[DO THIS]:
Set down exactly, please, each line from the one containing "The OpenSCAD and Blender code for this object" through the one containing "# ---- weld runs", both lines included, and no other line.

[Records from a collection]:
━━━━━━━━━━━━━━━━━━━━

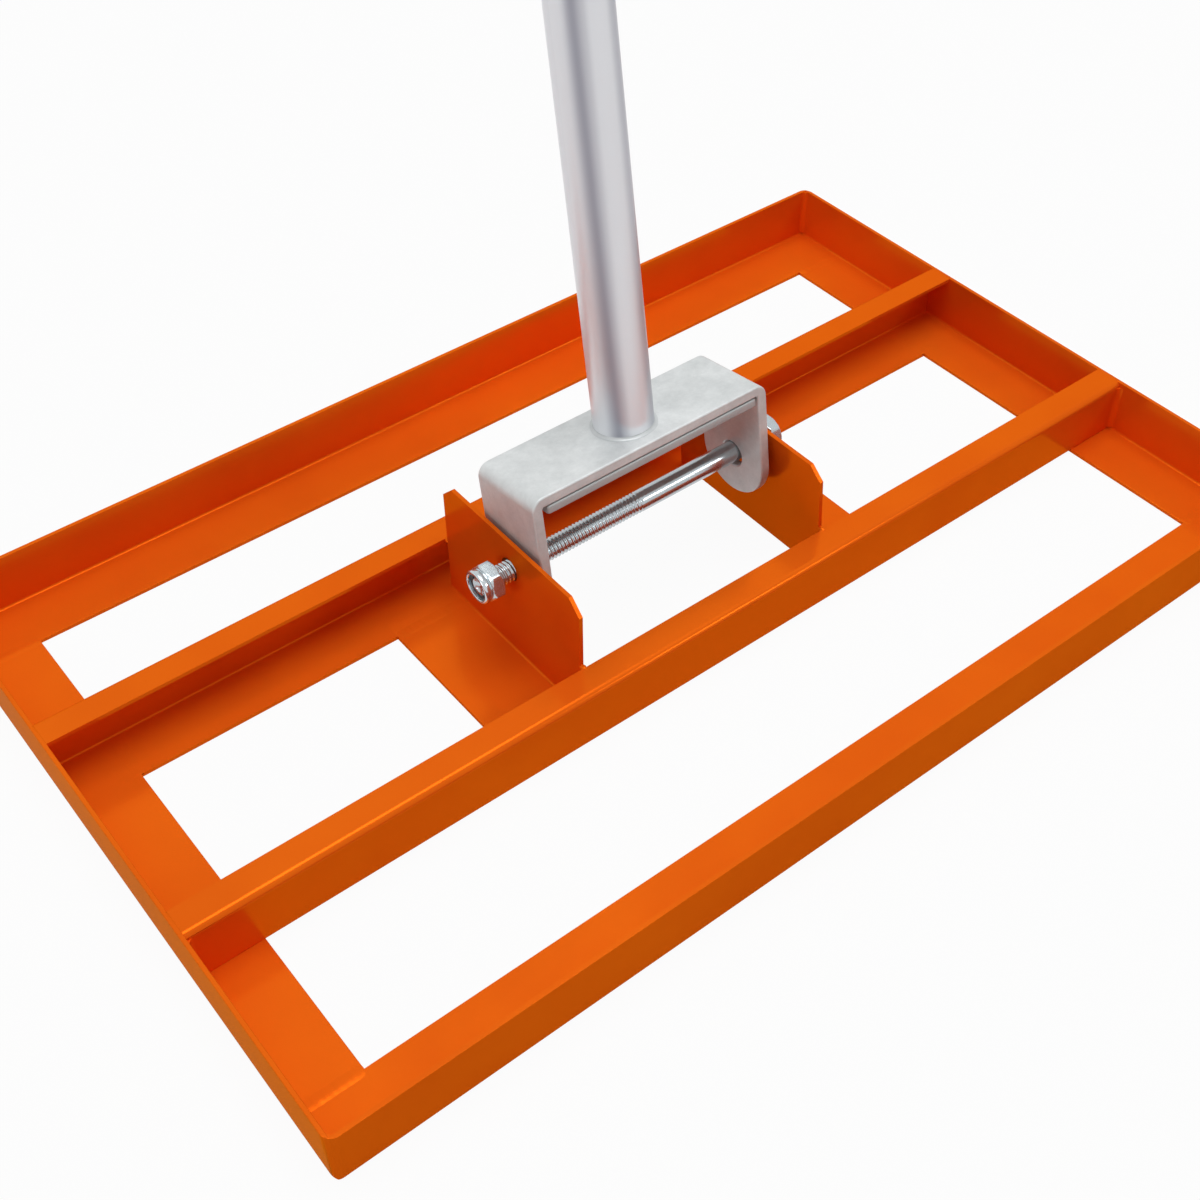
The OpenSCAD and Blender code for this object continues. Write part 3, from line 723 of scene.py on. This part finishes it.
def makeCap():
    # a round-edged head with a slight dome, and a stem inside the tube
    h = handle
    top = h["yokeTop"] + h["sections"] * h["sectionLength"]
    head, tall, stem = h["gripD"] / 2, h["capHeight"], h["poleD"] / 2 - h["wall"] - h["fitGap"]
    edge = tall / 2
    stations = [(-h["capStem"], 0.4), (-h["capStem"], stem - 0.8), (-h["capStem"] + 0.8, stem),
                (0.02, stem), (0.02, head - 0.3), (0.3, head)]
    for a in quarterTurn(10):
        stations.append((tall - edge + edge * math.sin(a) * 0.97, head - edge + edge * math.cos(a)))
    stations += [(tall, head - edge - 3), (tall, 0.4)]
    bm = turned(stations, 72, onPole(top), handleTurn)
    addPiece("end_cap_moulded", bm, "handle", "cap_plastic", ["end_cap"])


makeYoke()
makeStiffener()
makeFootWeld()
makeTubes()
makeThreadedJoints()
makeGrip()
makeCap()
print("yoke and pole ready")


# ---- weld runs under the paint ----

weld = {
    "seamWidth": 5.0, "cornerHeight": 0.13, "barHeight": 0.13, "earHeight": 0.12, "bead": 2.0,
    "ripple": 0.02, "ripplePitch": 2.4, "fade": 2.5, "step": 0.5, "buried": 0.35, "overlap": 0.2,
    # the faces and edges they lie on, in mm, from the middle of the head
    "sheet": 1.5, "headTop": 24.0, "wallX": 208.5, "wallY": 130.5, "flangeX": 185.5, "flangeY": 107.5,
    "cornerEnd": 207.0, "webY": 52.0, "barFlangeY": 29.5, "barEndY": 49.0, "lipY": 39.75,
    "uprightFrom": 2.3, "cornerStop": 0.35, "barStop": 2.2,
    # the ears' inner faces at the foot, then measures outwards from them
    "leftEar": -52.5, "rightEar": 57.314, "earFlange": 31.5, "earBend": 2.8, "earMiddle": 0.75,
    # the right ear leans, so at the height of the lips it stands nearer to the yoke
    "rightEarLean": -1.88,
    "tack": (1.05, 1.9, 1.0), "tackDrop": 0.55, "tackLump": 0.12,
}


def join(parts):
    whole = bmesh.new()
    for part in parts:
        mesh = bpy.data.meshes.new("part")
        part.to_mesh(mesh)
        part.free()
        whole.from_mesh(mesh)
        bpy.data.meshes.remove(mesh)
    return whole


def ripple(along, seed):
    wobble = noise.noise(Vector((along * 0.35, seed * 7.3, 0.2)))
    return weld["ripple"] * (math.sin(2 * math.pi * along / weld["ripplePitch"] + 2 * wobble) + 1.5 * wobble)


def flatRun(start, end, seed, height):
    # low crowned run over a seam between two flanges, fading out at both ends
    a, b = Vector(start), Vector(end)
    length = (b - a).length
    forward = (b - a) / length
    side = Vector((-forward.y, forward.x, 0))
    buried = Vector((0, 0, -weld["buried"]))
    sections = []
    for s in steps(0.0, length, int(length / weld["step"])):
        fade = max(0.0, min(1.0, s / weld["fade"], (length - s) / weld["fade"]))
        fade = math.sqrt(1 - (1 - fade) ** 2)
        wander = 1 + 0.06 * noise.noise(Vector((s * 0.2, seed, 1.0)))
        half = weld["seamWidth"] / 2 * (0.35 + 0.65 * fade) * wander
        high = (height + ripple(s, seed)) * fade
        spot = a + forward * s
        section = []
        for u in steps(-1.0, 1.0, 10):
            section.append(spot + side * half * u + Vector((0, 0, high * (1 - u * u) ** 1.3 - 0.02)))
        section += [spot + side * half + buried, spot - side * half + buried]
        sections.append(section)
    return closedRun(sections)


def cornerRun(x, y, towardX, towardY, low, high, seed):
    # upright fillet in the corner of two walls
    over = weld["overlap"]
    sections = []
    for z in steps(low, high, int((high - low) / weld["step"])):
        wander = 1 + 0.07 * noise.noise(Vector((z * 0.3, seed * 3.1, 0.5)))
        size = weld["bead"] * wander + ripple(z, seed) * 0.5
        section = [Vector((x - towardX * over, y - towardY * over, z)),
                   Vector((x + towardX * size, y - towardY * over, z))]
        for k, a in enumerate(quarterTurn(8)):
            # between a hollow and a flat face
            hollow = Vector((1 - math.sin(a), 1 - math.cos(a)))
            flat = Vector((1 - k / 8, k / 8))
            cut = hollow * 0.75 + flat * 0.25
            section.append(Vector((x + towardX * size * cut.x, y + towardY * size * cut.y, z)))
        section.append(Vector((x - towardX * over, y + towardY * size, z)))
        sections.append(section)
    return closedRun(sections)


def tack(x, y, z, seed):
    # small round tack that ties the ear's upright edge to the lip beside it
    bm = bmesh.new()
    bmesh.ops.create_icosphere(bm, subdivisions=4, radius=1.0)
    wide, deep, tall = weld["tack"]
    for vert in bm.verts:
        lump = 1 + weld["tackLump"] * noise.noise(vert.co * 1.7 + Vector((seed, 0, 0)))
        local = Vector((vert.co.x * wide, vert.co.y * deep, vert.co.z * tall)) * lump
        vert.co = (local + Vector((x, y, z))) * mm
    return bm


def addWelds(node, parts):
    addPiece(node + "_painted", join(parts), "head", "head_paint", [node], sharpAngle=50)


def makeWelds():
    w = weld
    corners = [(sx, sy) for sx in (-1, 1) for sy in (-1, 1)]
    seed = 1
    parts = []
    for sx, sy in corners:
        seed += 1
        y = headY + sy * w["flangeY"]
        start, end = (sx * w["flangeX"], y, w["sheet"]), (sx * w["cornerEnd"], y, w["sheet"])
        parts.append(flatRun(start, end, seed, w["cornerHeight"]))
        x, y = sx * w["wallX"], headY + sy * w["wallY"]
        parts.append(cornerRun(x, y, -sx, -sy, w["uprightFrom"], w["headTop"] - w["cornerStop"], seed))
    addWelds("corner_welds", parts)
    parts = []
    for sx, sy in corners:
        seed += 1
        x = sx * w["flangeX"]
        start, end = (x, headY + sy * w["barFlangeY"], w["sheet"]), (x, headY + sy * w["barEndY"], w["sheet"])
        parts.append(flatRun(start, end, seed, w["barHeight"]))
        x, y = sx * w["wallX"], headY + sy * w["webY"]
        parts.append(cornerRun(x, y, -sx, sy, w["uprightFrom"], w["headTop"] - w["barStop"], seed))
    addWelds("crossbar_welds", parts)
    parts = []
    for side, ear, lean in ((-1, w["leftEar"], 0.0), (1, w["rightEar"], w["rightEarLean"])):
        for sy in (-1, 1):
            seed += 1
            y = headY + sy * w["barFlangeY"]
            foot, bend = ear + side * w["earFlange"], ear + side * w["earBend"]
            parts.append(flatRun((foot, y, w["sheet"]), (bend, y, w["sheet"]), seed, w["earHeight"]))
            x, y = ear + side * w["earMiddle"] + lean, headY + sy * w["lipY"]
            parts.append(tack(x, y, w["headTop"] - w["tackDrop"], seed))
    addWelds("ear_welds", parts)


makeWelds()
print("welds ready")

━━━━━━━━━━━━━━━━━━━━

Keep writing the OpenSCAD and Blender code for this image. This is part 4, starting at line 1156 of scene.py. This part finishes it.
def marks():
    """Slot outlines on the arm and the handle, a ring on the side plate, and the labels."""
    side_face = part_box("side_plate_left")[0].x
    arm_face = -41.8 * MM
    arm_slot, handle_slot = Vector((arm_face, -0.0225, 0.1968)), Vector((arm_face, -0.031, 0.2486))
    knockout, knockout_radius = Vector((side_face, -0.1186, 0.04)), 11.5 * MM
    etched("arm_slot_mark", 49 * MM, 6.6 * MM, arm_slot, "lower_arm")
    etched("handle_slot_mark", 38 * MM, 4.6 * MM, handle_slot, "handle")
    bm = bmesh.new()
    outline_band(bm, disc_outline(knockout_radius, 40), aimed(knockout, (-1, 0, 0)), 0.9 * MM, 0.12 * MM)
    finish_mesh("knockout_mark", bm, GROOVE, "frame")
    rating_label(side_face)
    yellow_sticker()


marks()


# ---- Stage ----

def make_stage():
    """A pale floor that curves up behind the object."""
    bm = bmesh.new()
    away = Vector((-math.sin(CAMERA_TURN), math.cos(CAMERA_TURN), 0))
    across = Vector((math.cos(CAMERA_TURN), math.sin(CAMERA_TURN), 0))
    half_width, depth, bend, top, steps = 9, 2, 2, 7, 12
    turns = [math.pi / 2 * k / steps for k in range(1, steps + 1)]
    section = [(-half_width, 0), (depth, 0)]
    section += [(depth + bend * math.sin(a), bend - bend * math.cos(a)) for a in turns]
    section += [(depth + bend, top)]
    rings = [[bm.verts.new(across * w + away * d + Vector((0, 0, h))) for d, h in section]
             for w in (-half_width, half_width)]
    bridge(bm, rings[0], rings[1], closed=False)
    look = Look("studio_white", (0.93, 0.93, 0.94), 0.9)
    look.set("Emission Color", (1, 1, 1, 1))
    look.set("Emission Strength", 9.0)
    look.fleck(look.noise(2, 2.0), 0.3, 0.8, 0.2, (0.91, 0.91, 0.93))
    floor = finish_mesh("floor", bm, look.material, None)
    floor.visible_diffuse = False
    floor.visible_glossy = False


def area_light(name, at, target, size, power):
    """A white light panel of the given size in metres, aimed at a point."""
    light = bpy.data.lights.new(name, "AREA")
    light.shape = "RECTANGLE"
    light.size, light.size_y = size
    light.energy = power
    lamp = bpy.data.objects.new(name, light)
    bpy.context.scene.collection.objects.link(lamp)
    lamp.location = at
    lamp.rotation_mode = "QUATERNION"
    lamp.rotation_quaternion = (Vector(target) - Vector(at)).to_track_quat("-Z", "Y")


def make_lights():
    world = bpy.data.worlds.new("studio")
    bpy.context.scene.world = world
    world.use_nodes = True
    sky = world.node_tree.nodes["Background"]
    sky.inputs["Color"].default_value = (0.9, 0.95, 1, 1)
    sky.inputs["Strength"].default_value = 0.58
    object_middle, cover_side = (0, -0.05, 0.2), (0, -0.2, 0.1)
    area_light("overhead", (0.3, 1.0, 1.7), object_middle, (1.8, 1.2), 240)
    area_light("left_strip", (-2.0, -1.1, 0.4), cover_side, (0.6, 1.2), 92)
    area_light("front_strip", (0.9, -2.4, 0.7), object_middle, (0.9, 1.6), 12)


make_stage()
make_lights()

━━━━━━━━━━━━━━━━━━━━

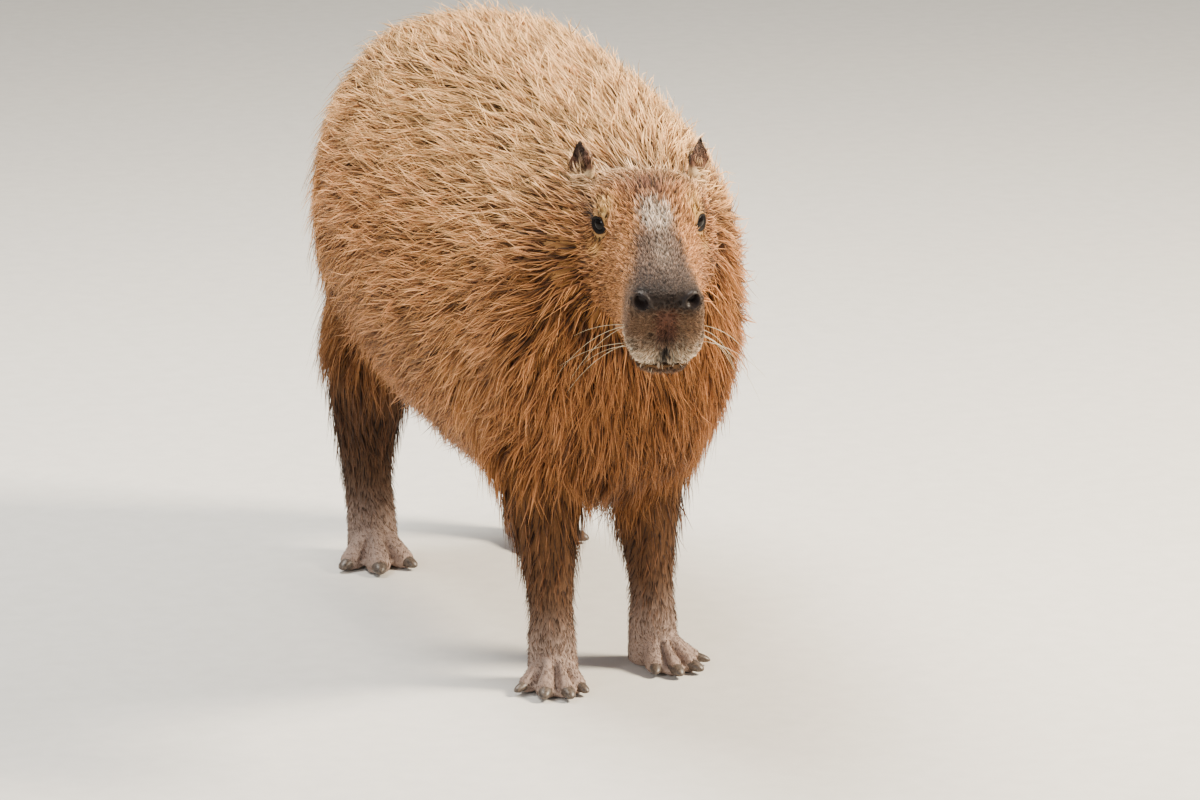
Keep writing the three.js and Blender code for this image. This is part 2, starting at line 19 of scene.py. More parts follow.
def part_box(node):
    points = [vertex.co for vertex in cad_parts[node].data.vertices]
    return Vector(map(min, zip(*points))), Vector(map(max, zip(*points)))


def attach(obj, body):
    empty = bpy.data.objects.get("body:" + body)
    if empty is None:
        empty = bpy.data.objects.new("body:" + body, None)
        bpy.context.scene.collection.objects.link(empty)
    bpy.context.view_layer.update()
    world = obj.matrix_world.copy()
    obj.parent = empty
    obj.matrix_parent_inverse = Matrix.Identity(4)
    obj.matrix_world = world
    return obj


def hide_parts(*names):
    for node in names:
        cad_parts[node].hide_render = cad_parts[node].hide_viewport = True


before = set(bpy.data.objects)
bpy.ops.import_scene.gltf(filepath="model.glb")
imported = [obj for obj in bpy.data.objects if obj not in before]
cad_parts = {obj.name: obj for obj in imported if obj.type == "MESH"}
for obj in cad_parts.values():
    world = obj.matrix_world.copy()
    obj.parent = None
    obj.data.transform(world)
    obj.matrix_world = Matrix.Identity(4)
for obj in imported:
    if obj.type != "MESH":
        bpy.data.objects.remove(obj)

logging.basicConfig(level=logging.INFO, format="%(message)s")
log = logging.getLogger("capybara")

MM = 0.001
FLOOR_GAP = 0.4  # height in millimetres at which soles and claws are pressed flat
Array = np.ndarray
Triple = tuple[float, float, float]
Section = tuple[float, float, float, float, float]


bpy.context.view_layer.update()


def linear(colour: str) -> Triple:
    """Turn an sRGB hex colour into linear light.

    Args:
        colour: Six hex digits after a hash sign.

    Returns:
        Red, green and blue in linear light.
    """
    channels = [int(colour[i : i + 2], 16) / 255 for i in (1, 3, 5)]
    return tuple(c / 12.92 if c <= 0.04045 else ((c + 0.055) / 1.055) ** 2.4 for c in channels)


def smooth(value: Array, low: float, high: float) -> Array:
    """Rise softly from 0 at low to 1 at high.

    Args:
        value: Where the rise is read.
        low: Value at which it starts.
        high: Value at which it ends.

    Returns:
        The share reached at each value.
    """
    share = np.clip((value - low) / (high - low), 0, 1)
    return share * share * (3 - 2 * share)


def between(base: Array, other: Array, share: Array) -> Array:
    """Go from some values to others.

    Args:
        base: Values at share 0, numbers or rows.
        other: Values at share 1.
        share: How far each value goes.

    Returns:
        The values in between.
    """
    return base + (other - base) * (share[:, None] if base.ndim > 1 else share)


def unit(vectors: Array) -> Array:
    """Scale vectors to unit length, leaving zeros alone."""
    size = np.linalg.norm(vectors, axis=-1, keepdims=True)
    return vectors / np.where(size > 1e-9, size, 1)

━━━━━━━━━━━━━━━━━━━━

[RESPONSE TO THIS EXERCISE]:
The OpenSCAD and Blender code for this object continues. Write part 3, from line 723 of scene.py on. This part finishes it.
def makeCap():
    # a round-edged head with a slight dome, and a stem inside the tube
    h = handle
    top = h["yokeTop"] + h["sections"] * h["sectionLength"]
    head, tall, stem = h["gripD"] / 2, h["capHeight"], h["poleD"] / 2 - h["wall"] - h["fitGap"]
    edge = tall / 2
    stations = [(-h["capStem"], 0.4), (-h["capStem"], stem - 0.8), (-h["capStem"] + 0.8, stem),
                (0.02, stem), (0.02, head - 0.3), (0.3, head)]
    for a in quarterTurn(10):
        stations.append((tall - edge + edge * math.sin(a) * 0.97, head - edge + edge * math.cos(a)))
    stations += [(tall, head - edge - 3), (tall, 0.4)]
    bm = turned(stations, 72, onPole(top), handleTurn)
    addPiece("end_cap_moulded", bm, "handle", "cap_plastic", ["end_cap"])


makeYoke()
makeStiffener()
makeFootWeld()
makeTubes()
makeThreadedJoints()
makeGrip()
makeCap()
print("yoke and pole ready")


# ---- weld runs under the paint ----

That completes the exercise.